## Exercise
Reproduce the listing below without any change.

## Supplied data

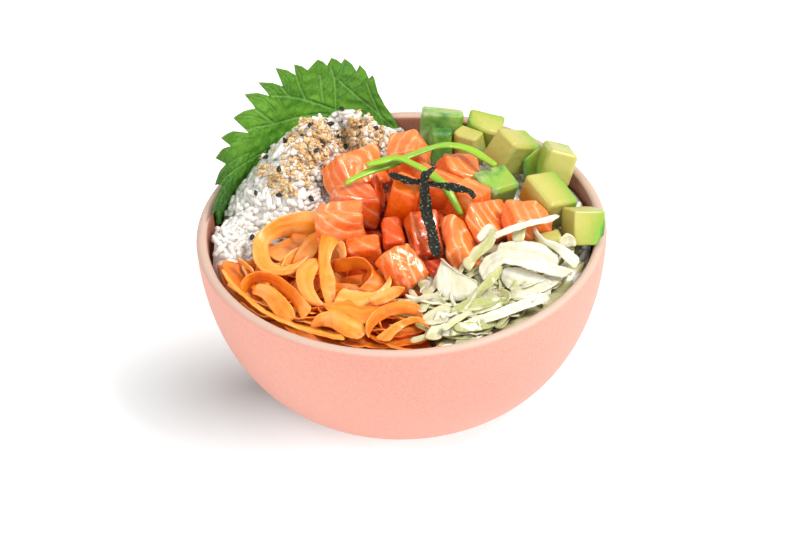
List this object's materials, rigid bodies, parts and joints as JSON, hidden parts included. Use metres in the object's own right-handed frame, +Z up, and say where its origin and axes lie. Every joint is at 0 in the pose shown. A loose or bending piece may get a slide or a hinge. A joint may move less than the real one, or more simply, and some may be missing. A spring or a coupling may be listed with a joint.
{
  "type": "salmon poke bowl",
  "caption": "Round bowl filled with sushi rice, diced salmon and avocado, carrot ribbons, shredded cabbage, a shiso leaf, scallion and nori strips and sesame.",
  "frame": {"origin": "middle of the bowl's flat underside, on the surface it stands on", "axes": "+Z up, -Y towards the side with the carrot and the cabbage, which faces the picture's camera, +X to its right"},
  "size_m": [0.18, 0.18, 0.1162],
  "materials": {
    "bowl_glaze": "satin salmon-pink glaze with a fine leathery grain",
    "cooked_rice": "moist and slightly translucent",
    "salmon_flesh": "wet",
    "avocado_flesh": "satin",
    "carrot_flesh": "moist satin",
    "cabbage_shred": "moist satin",
    "shiso_green": "satin",
    "scallion_green": "moist satin",
    "nori_sheet": "satin with a paler grain"
  },
  "bodies": {
    "root": {"bowl": "bowl_glaze", "rice": "cooked_rice", "salmon_01": "salmon_flesh", "salmon_02": "salmon_flesh", "salmon_03": "salmon_flesh", "salmon_04": "salmon_flesh", "salmon_05": "salmon_flesh", "salmon_06": "salmon_flesh", "salmon_07": "salmon_flesh", "salmon_08": "salmon_flesh", "salmon_09": "salmon_flesh", "salmon_10": "salmon_flesh", "salmon_11": "salmon_flesh", "salmon_12": "salmon_flesh", "salmon_13": "salmon_flesh", "salmon_14": "salmon_flesh", "salmon_15": "salmon_flesh", "salmon_16": "salmon_flesh", "salmon_17": "salmon_flesh", "salmon_18": "salmon_flesh", "salmon_19": "salmon_flesh", "salmon_20": "salmon_flesh", "salmon_21": "salmon_flesh", "salmon_22": "salmon_flesh", "avocado_01": "avocado_flesh", "avocado_02": "avocado_flesh", "avocado_03": "avocado_flesh", "avocado_04": "avocado_flesh", "avocado_05": "avocado_flesh", "avocado_06": "avocado_flesh", "avocado_07": "avocado_flesh", "avocado_08": "avocado_flesh", "avocado_09": "avocado_flesh", "avocado_10": "avocado_flesh", "avocado_11": "avocado_flesh", "carrot_ribbons": "carrot_flesh", "cabbage_shreds": "cabbage_shred", "shiso_leaf": "shiso_green", "scallion_strip_1": "scallion_green", "scallion_strip_2": "scallion_green", "nori_strip_1": "nori_sheet", "nori_strip_2": "nori_sheet"}
  },
  "joints": []
}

## Finished task
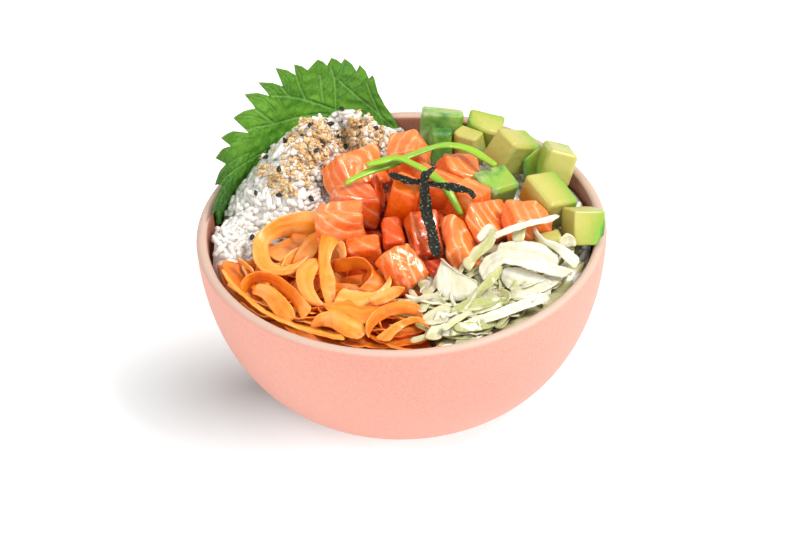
List this object's materials, rigid bodies, parts and joints as JSON, hidden parts included. Use metres in the object's own right-handed frame, +Z up, and say where its origin and axes lie. Every joint is at 0 in the pose shown. A loose or bending piece may get a slide or a hinge. A joint may move less than the real one, or more simply, and some may be missing. A spring or a coupling may be listed with a joint.
{
  "type": "salmon poke bowl",
  "caption": "Round bowl filled with sushi rice, diced salmon and avocado, carrot ribbons, shredded cabbage, a shiso leaf, scallion and nori strips and sesame.",
  "frame": {"origin": "middle of the bowl's flat underside, on the surface it stands on", "axes": "+Z up, -Y towards the side with the carrot and the cabbage, which faces the picture's camera, +X to its right"},
  "size_m": [0.18, 0.18, 0.1162],
  "materials": {
    "bowl_glaze": "satin salmon-pink glaze with a fine leathery grain",
    "cooked_rice": "moist and slightly translucent",
    "salmon_flesh": "wet",
    "avocado_flesh": "satin",
    "carrot_flesh": "moist satin",
    "cabbage_shred": "moist satin",
    "shiso_green": "satin",
    "scallion_green": "moist satin",
    "nori_sheet": "satin with a paler grain"
  },
  "bodies": {
    "root": {"bowl": "bowl_glaze", "rice": "cooked_rice", "salmon_01": "salmon_flesh", "salmon_02": "salmon_flesh", "salmon_03": "salmon_flesh", "salmon_04": "salmon_flesh", "salmon_05": "salmon_flesh", "salmon_06": "salmon_flesh", "salmon_07": "salmon_flesh", "salmon_08": "salmon_flesh", "salmon_09": "salmon_flesh", "salmon_10": "salmon_flesh", "salmon_11": "salmon_flesh", "salmon_12": "salmon_flesh", "salmon_13": "salmon_flesh", "salmon_14": "salmon_flesh", "salmon_15": "salmon_flesh", "salmon_16": "salmon_flesh", "salmon_17": "salmon_flesh", "salmon_18": "salmon_flesh", "salmon_19": "salmon_flesh", "salmon_20": "salmon_flesh", "salmon_21": "salmon_flesh", "salmon_22": "salmon_flesh", "avocado_01": "avocado_flesh", "avocado_02": "avocado_flesh", "avocado_03": "avocado_flesh", "avocado_04": "avocado_flesh", "avocado_05": "avocado_flesh", "avocado_06": "avocado_flesh", "avocado_07": "avocado_flesh", "avocado_08": "avocado_flesh", "avocado_09": "avocado_flesh", "avocado_10": "avocado_flesh", "avocado_11": "avocado_flesh", "carrot_ribbons": "carrot_flesh", "cabbage_shreds": "cabbage_shred", "shiso_leaf": "shiso_green", "scallion_strip_1": "scallion_green", "scallion_strip_2": "scallion_green", "nori_strip_1": "nori_sheet", "nori_strip_2": "nori_sheet"}
  },
  "joints": []
}